Denial of service (DoS) and distributed denial of service (DDoS) attacks can target various corporate resources and focus on not allowing legitimate requests to be served. That can cause significant service disruption and tremendous monetary losses, depending on the type of organization and associated resource under attack. Based on the locality, a DoS attack can be launched locally or remotely.
Local DoS Attacks
When an attacker launches a local DoS attack, the target might be a specific system process or the underlying host.

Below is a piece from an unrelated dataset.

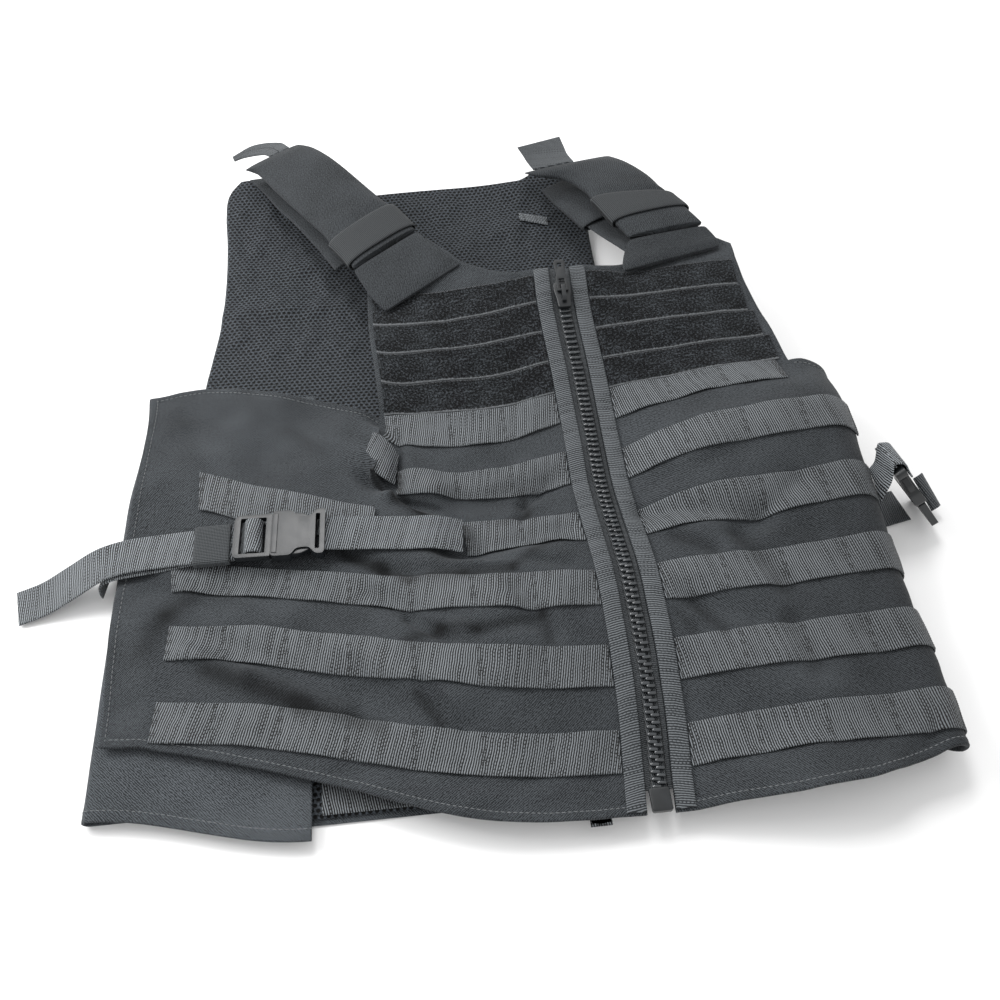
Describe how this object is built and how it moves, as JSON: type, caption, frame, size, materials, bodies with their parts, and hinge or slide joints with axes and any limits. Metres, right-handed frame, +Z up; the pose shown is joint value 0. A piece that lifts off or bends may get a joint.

For example, if there’s a MySQL service running, the attacker can choose to stop the service or change its configuration in a way that it will no longer serve legitimate users that try to query the database.
If there’s inadequate access to perform this action, an attacker may choose to cause the service to crash, something that can commonly happen using a script or a tool like Metasploit. An example is CVE-2018-3174, which describes a vulnerability allowing an unauthenticated entity to exploit the MySQL service and cause a DoS attack due to it hanging or constantly crashing.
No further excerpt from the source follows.